Dr Kessavan Naidoo, the owner of the shop, is certainly not your regular herbalist. Yet this is what he has done for 45 years. His parents brought their knowledge of herbs from India, where they had learnt it from their parents. Naidoo’s mother established the shop in 1948 after the family moved from Newcastle in KwaZulu- Natal.

She sent her son to study medicine, and he says the last thing she expected was that the newly qualified doctor would leave his job at the then Baragwanath Hospital to study traditional Zulu medicine with an inyanga for several years.

“I know every root, botanically and in any language,” boasts Naidoo. “I can identify any plant as to where it’s from and its value. My master, Mr Hlatshwayo, taught me everything.”

Naidoo says there are 3 000 herbs in his shop. Close on 800 have medicinal value. Some of the herbal remedies he learned from his research were placed at the University of the Witwatersrand’s Museum of the History of Medicine in 1968.

It’s one of these remedies – a pollen drink – that he drinks every morning and night for the diabetes he has suffered from for more than 40 of his 73 years.

“I don’t take tablets, and I don’t take insulin to control the level of sugar in my blood,” says the doctor.

The rest of the herbs in the shop are used as traditional remedies. Inyangas and sangomas are some of Naidoo’s regular customers. They may be in need of python fat for their own mixtures, a bone, or a bit of skin from a particular animal, to help a client chase away evil spirits. These are not eaten, he hastens to add. The users burn the skin and bones and inhale the smoke. Sometimes they eat the ashes, “because no poison is left”.

“You cannot condemn custom,” says Naidoo, who has also studied anthropology and spent time travelling in East Africa and India studying healing traditions. “Every nation in the world has customs and traditions and it’s important to respect them.”

He says he gets the animals through the zoos and other places where permits are issued. “I don’t encourage poaching, chopping of trees or the digging of roots, because I have to play an important part in nature conservation. Some of these animals have been in the shop for 50 years.” He is a taxidermist, too.

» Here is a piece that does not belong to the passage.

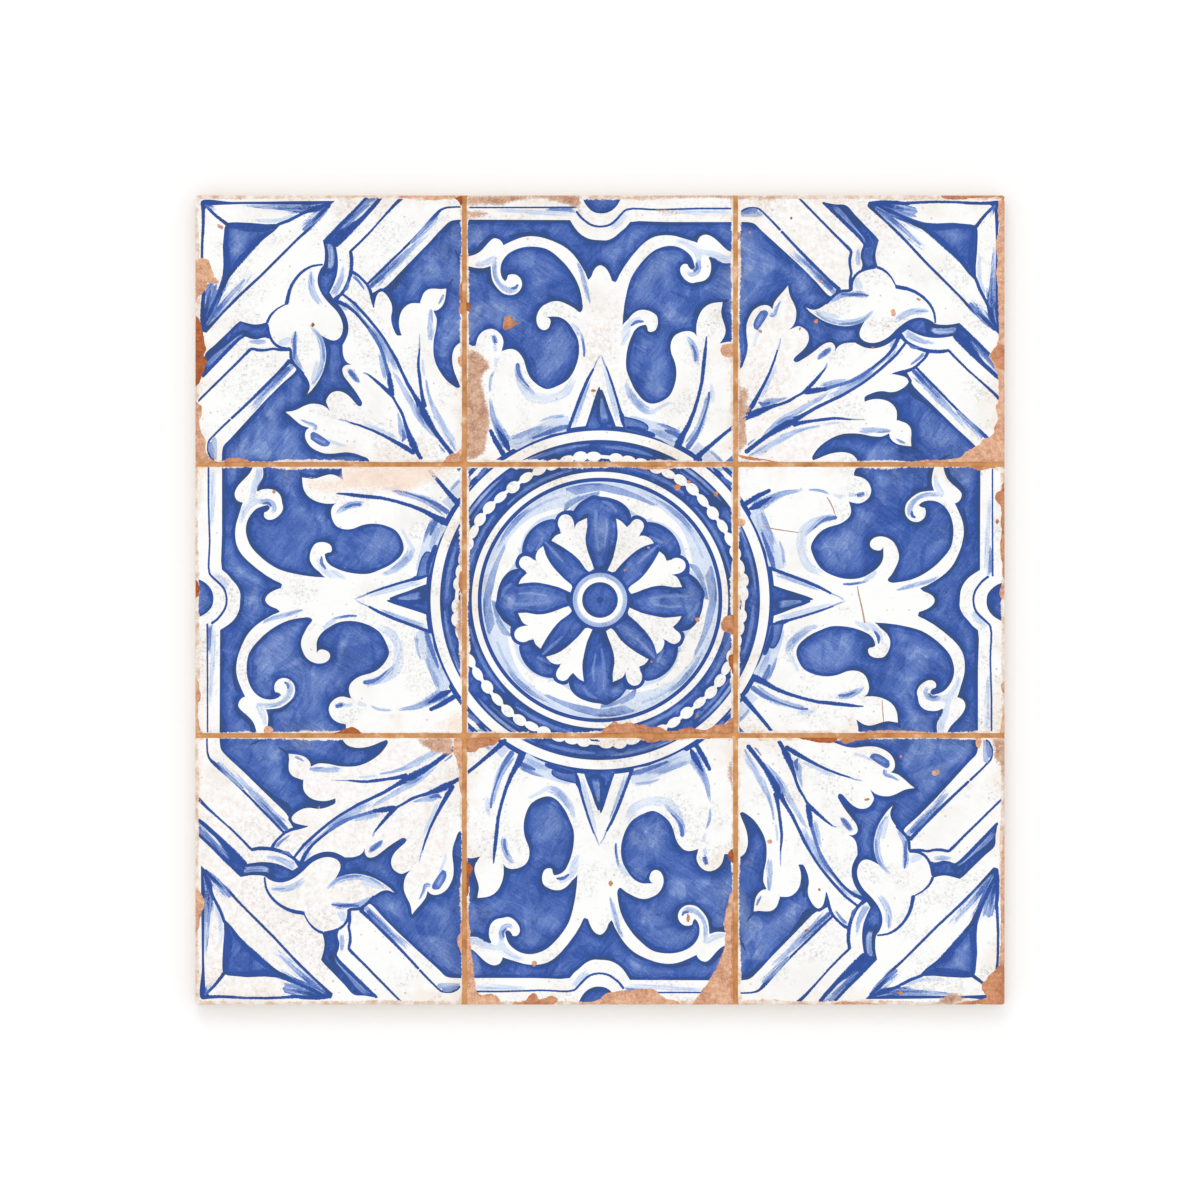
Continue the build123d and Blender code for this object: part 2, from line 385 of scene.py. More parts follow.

As for people who deal in human parts for muti, Naidoo is scathing. “Those are quacks, not real inyangas! In all the time I have been here no one has ever come into the shop to ask for human parts.”

Naidoo is very clear that he is providing a valuable service, and scoffs at people who look down at his business.

Maybe critics wouldn’t be so uppity if they knew just how lucrative the business is. He owns the building in which the store is located. Naidoo and his wife employ five assistants, all of whom have worked in the shop for 15 years or more. He says they are the best-paid shop assistants in the whole area. He has seven other muti stores located in the city, the East Rand and Durban.

“All my shops have black managers. I practised affirmative action long before it became fashionable.”

Naidoo also owns a racehorse farm: “I was the first non-white racehorse owner in the country.”

He has so many business interests his two sons – one qualified as an attorney, the other as a veterinarian – and two daughters, who have computer qualifications, all work in their father’s businesses.

While diabetes has kept him away from the shop for the last six months – he lost the sight in one eye – it has not stopped his dedicated clients from seeking him out for consultations.

“You would be surprised who comes for help with love, luck or to protect their homes,” he says. “I get lots of whites, farmers, Jews, professionals, everyone. All people want the same things.”

While he nurses his weak health at home, his wife, who in 35 years of marriage has come to know every root, looks after the shop, and welcomes the legions of foreign tourists who visit “the biggest herbal shop in the whole hemisphere”.

“I have a saying,” confides Naidoo, “that if you visit South Africa and don’t stop at 14A Diagonal Street, you have not seen anything.”